MONOPOLI - Silenzio e rispetto. Sono le parole chiave dell’omelia di don Michele Petruzzi, parroco di Sant’Anna, nel giorno del commiato dalla piccola Sofia, la tredicenne trovata senza vita nel bagno di casa dalla mamma Anna domenica scorsa. Le parole sono di troppo, serve «l’ascolto, la capacità di camminare al fianco di chi soffre, lasciando lo spazio di esprimere il disagio, di piangere, di sfogarsi».
Le parole del parroco riecheggiano in una chiesa affollatissima, di coetanei di Sofia, di residenti del quartiere, di compagni di scuola, di autorità civili e militari, di preti della zona pastorale: «prendiamo spunto da Gesù, dal suo stile, sulla via di Emmaus quando ascolta la frustrazione dei discepoli che avevano assistito alla crocifissione». La frustrazione, la sofferenza per le aspettative disattese, quelle dei discepoli che vedevano in Gesù la speranza di essere liberati dalle sofferenze come il dolore lancinante per una vita, quella di Sofia, recisa troppo presto. «Non eravamo pronti a doverti lasciare così presto - dice in una testimonianza letta alla fine della celebrazione un’amica di famiglia - men che meno lo erano il tuo papà e la tua mamma».
Gli occhi, in chiesa, sono puntati sulla bara bianca, coperta dai fiori, con una foto di Sofia in una cornice bianca. Tutti guardano in quella direzione, con la testa china e il dolore nel cuore. Mamma Anna stringe a sé un’altra foto di sua figlia, in una cornice a forma di cuore, mentre papà Stefano inerme guarda nel vuoto, dopo aver portato a spalla il feretro in chiesa. «Siamo tutti chiamati a stare zitti ed ascoltare», riprende don Michele: le parole chiave sono camminare insieme, ascoltare, spezzare il pane, restare. Gesti quotidiani, semplici e discreti ma di una potenza dirompente in una società che va troppo veloce, che più che ascoltare dispensa consigli preconfezionati, parole di circostanza, azioni di facciata.
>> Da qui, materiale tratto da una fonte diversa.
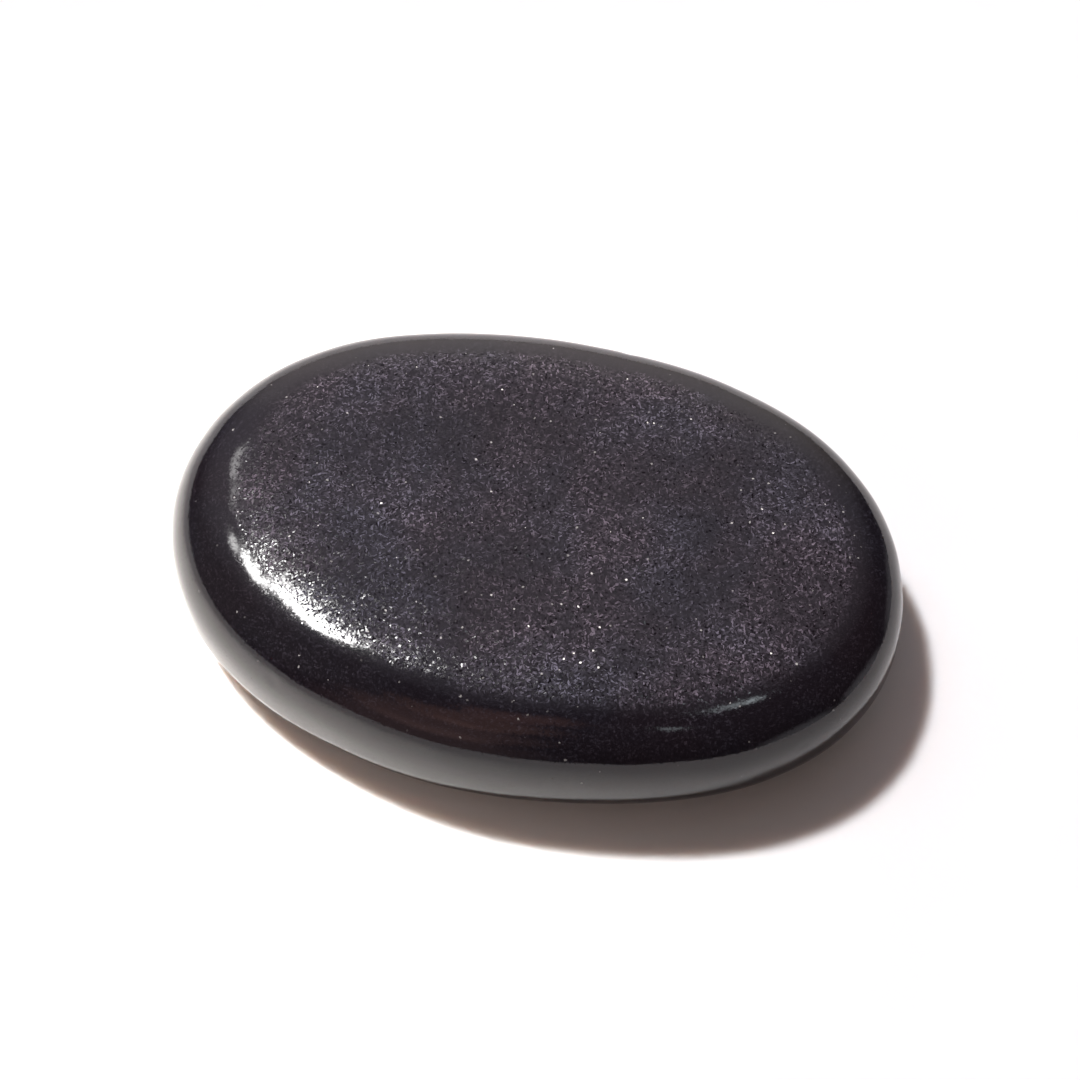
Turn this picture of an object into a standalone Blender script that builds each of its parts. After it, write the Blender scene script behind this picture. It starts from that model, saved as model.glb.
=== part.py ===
"""Basalt massage stone: one solid, polished oval pebble with a nearly flat top and a rounded side wall.

Metres, +Z up, +X along the stone. The origin is on the surface the stone lies on, under the middle of its
outline.
"""

import math

import bmesh
import bpy

OBJECT_NAME = "basalt_massage_stone"
STONE_NAME = "basalt_stone"

# Overall size
LENGTH = 0.0800
WIDTH = 0.0558
TOP_RISE = 0.0094  # from the widest line of the side wall up to the top
BASE_DROP = 0.0068  # from the widest line down to the flat land underneath
WIDEST_LINE_TILT = 0.0012  # climb of the widest line towards +X, and its fall towards -X

# Profile from the middle out to the rim: a higher flatness keeps the face flat for longer before it turns,
# and a higher fullness makes the side wall stand more upright
TOP_FLATNESS = 7.5
TOP_FULLNESS = 2.75
TOP_CROWN = 0.03  # share of the rise that the top face falls by towards the rim
BASE_FLATNESS = 4.4
BASE_FULLNESS = 2.3
LAND_CUT = 0.984  # share of the uncut base's depth at which the land cuts it off flat

# The outline is an oval with gentle waves round it: waves in one turn, cosine share, sine share
OUTLINE_WAVES = (
    (1, -0.003, 0.003),
    (3, 0.000, 0.005),
    (4, -0.010, -0.006),
    (5, -0.001, -0.002),
    (6, -0.005, -0.001),
)

SEGMENTS_ROUND = 64
RINGS = 32

BASALT_COLOUR = (0.045, 0.040, 0.047, 1.0)
BASALT_ROUGHNESS = 0.35


def clear_scene():
    for obj in list(bpy.data.objects):
        bpy.data.objects.remove(obj, do_unlink=True)


def basalt_material():
    material = bpy.data.materials.new("polished_basalt")
    material.use_nodes = True
    shader = material.node_tree.nodes["Principled BSDF"]
    shader.inputs["Base Color"].default_value = BASALT_COLOUR
    shader.inputs["Roughness"].default_value = BASALT_ROUGHNESS
    shader.inputs["Metallic"].default_value = 0.0
    return material


def outline_radius(angle):
    """Distance from the middle to the rim in one direction: the stone's oval, with gentle waves."""
    oval = 1.0 / math.hypot(2.0 * math.cos(angle) / LENGTH, 2.0 * math.sin(angle) / WIDTH)
    waves = sum(c * math.cos(n * angle) + s * math.sin(n * angle) for n, c, s in OUTLINE_WAVES)
    return oval * (1.0 + waves)


def face_profile(share, flatness, fullness):
    """1 over the flat of a face and 0 at the rim, for a share of the way from the middle to the rim."""
    return (1.0 - share**flatness) ** (1.0 / fullness)


def top_height(share, tilt):
    crowned = TOP_RISE * (1.0 - TOP_CROWN * share**2)
    above_line = crowned * face_profile(share, TOP_FLATNESS, TOP_FULLNESS)
    return BASE_DROP + above_line + tilt * share**TOP_FLATNESS


def base_height(share, tilt):
    uncut = BASE_DROP / LAND_CUT
    below_line = uncut * face_profile(share, BASE_FLATNESS, BASE_FULLNESS)
    return max(0.0, BASE_DROP - below_line + tilt * share**BASE_FLATNESS)


def shape_vertex(point):
    """Carries a point of the unit sphere to the stone.

    The point's distance from the axis is the share of the way out to the rim. It is rounded, so that the
    sphere's equator lies exactly on the widest line.
    """
    share = min(1.0, round(math.hypot(point.x, point.y), 5))
    angle = math.atan2(point.y, point.x)
    x = share * outline_radius(angle) * math.cos(angle)
    y = share * outline_radius(angle) * math.sin(angle)
    tilt = WIDEST_LINE_TILT * 2.0 * x / LENGTH
    height = top_height(share, tilt) if point.z > 0.0 else base_height(share, tilt)
    return x, y, height


def fit_outline(mesh):
    """Centres the waved outline on the origin and brings it to the exact length and width."""
    for axis, size in ((0, LENGTH), (1, WIDTH)):
        low = min(v.co[axis] for v in mesh.verts)
        high = max(v.co[axis] for v in mesh.verts)
        for v in mesh.verts:
            v.co[axis] = (v.co[axis] - (low + high) / 2.0) * size / (high - low)


def make_stone(collection):
    mesh = bmesh.new()
    bmesh.ops.create_uvsphere(mesh, u_segments=SEGMENTS_ROUND, v_segments=RINGS, radius=1.0)
    for v in mesh.verts:
        v.co = shape_vertex(v.co)
    fit_outline(mesh)
    bmesh.ops.recalc_face_normals(mesh, faces=mesh.faces)
    data = bpy.data.meshes.new(STONE_NAME)
    mesh.to_mesh(data)
    mesh.free()
    data.shade_smooth()
    data.materials.append(basalt_material())
    stone = bpy.data.objects.new(STONE_NAME, data)
    collection.objects.link(stone)


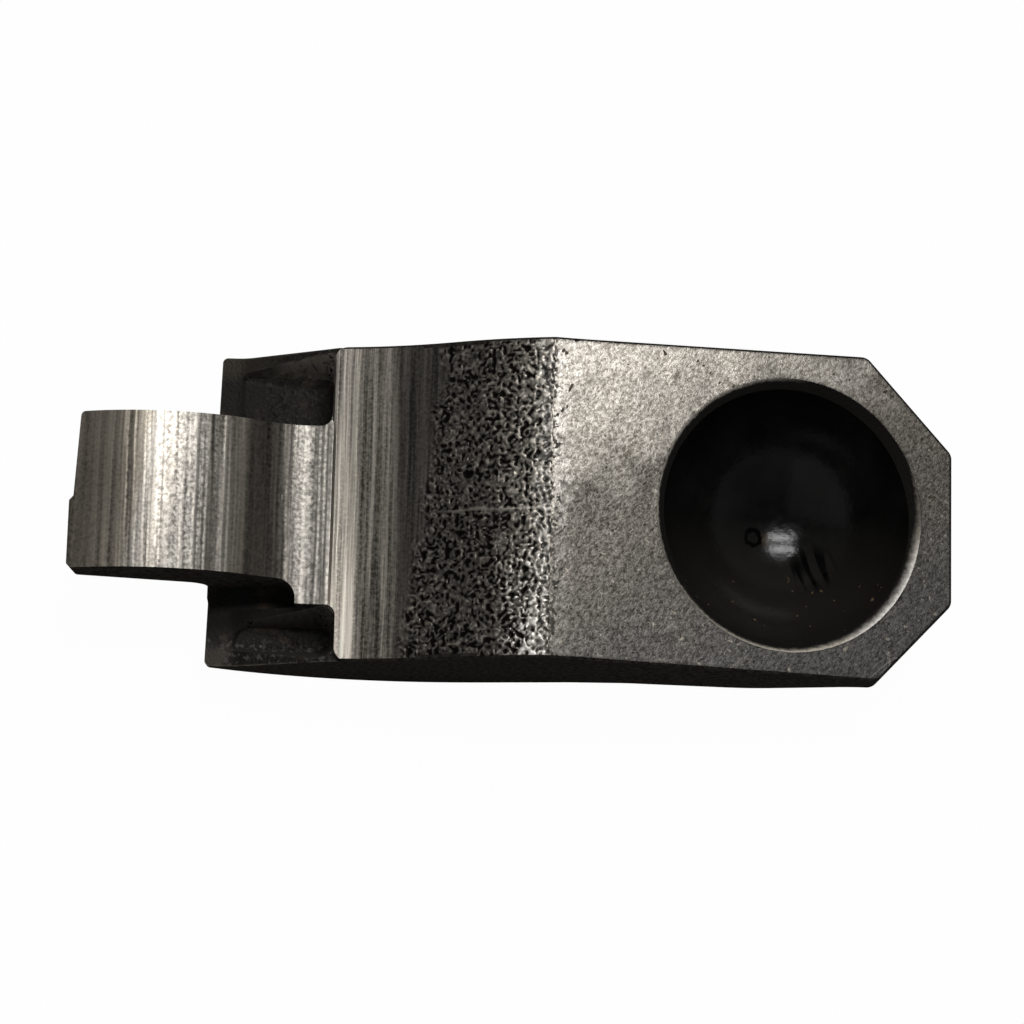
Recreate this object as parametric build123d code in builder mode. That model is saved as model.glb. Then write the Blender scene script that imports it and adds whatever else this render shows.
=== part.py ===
from build123d import *
from math import acos, asin, cos, degrees, radians, sin, sqrt, tan
import os

# Forged finger-type rocker arm, one piece, in millimetres.
# The origin is the centre of the pivot ball. +X runs from the valve pad to the socket's free end,
# +Y across the arm, and +Z up, out of the socket. The arm lies on its cam pad and on the dome
# behind the socket, which both touch the same level plane.

# Ball socket
ball_radius = 8.25
seat_clearance = 0.05
face_drop = 0.65            # the socket face lies this far below the ball's centre
face_tilt = 13.7            # degrees, the face falls towards the free end
mouth_chamfer = 0.55
dome_wall = 3.6             # steel between the seat and the lowest point of the dome
dome_radius = 11.3
dome_skirt_depth = 5.8      # the dome reaches up to this depth, into the flange
dome_blend = 1.2

# Socket end
end_reach = 10.46           # ball's centre to the free end
end_half_width = 10.5
flange_depth = 5.9          # underside of the flange round the socket
corner_cut_left = (4.8, 4.5)     # +Y corner: where the cut leaves the flank (X), meets the end (Y)
corner_cut_right = (5.64, 5.35)   # -Y corner, cut a little shorter
corner_radius = 0.8

# Arm, ramp and scoop
arm_half_width = 10.18
arm_offset = 0.15           # the arm's middle plane lies this far to +Y of the socket
flank_bend = 60.0           # radius that turns the straight flank into the flare of the socket end
flare_clearance = 1.6       # the flare starts this far in front of the ridge
ridge_reach = 15.35
ridge_blend = 0.8
ridge_slope = 11.0          # degrees, fall of the ramp just behind the ridge
ramp_end_reach = 21.8
ramp_slope = 27.0           # degrees, steepest fall, where the ramp turns into the scoop
shoulder_reach = 29.2
shoulder_skew = 0.3         # the shoulder stands this much further out on the +Y side
shoulder_slope = 7.5        # degrees, fall that the scoop still has at the shoulder
shoulder_radius = 0.9

# Cam pad and underside
cam_pad_radius = 19.0
cam_pad_reach = 24.55
underside_slope = 13.0      # degrees, the underside leaves the pad's arc along a tangent
underside_bend = 6.0        # radius of the bends in the underside
underside_depth = 9.05
underside_end_reach = 1.9
flange_start = 4.6
flank_edge_radius = 0.45
top_edge_break = 0.15        # chamfer
wing_reach = 37.25
wing_skew = 0.2             # the +Y wing ends this much short of that, the -Y wing past it
wing_corner_radius = 0.35

# Tongue with the valve pad
tongue_half_width = 5.0
tip_reach = 45.5
tip_skew = 0.27             # the +Y corner of the tip is ground back by this much
tip_land = 0.28             # the land left on the -Y side of the tip stands proud by this much
tip_height = 2.7
tip_edge_radius = 0.4
land_start = 0.4
tip_corner_radius = 0.3
valve_pad_radius = 11.0
valve_pad_reach = 40.75
valve_pad_height = 1.97
tongue_root_radius = 5.0
root_depth = 1.68
root_step = 0.2
tongue_back_slope = 16.0
tongue_back_blend = 1.6
tongue_flank_blend = 1.2

# Machined steps and forged pockets beside the tongue
wing_depth = 5.7
wing_flat = 1.7             # length of the level strip across the wing's end
wing_top_rise = 3.9         # the wing's top climbs by this much on its way to the shoulder
slot_width = 1.55           # milled strip along the tongue's -Y flank
slot_end_reach = 31.5
cutter_radius = 0.75
wing_bend = 2.0
pocket_depth = 0.7          # below the level strip
pocket_draft = 12.0         # degrees, lean of the forged walls
pocket_width_left = 3.08    # +Y pocket floor
pocket_width_right = 1.53   # -Y pocket floor, narrower beside the milled strip
pocket_outer_wall = 1.15    # pocket floor to the flank
pocket_end_wall = 0.35      # pocket floor to the shoulder
pocket_corner = 0.65
pocket_outer_corner = 0.3   # corner between the wing's end and the flank
pocket_sweep_right = 1.2    # the -Y pocket's corner between the wing's end and the tongue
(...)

Soprattutto nei confronti «del mondo degli adolescenti che è il mondo di tutti noi», dove non servono le prediche, dove il confronto deve essere sincero dove le generazioni si incontrano e si scontrano troppo spesso, troppo facilmente.
Centinaia di persone hanno preso parte al rito, con difficoltà riescono a trattenere le lacrime ma le parole arrivano dritte al cuore di tutti: «Il dolore non si può cancellare, il dono della vita di Sofia è un patrimonio d’amore per i genitori, per il fratellino, per i parenti. Dobbiamo farci coinvolgere dalle parole di Resurrezione di Gesù, che i discepoli riconoscono nel gesto dello spezzare il pane, per ritrovare la forza che ci spinga a rialzarci».
«Il tuo banco nella 3^ C rimarrà vuoto, tu sarai sempre lì con noi», dice alla fine della celebrazione un compagno di classe mentre un’amica di Sofia le manda a voce alta un ultimo messaggio: «dovevamo andare insieme al liceo artistico, continuerò questo sogno anche per te». Dopo la benedizione della salma la bara bianca esce dalla chiesa tra i palloncini, candidi anch’essi, e un applauso commosso che accompagna Sofia per l’ultimo viaggio.
SI ATTENDE L'ANALISI DEL CELLULARE
Bisognerà aspettare ancora qualche giorno per sciogliere i dubbi sulla morte della 13enne che si è tolta la vita mentre era da sola in casa domenica scorsa a Monopoli (Bari). La pm Silvia Curione affiderà infatti venerdì prossimo l’incarico di analizzare il cellulare della ragazzina e solo allora si potrà forse capire se il suicidio sia maturato nell’ambito di dinamiche fra coetanei. Dalle prime indagini della Procura di Bari e dei carabinieri è emerso che la vittima, nei giorni precedenti alla sua morte, sarebbe stata esclusa da alcuni gruppi WhatsApp nei quali chattavano i suoi amici. Il cellulare della ragazzina è stato immediatamente sequestrato. Nei prossimi giorni la Procura ascolterà anche la famiglia per capire se, anche prima del suicidio, la 13enne avesse mostrato disagio rispetto ai rapporti con i suoi coetanei. Il reato ipotizzato è istigazione al suicidio. Al momento non ci sono indagati.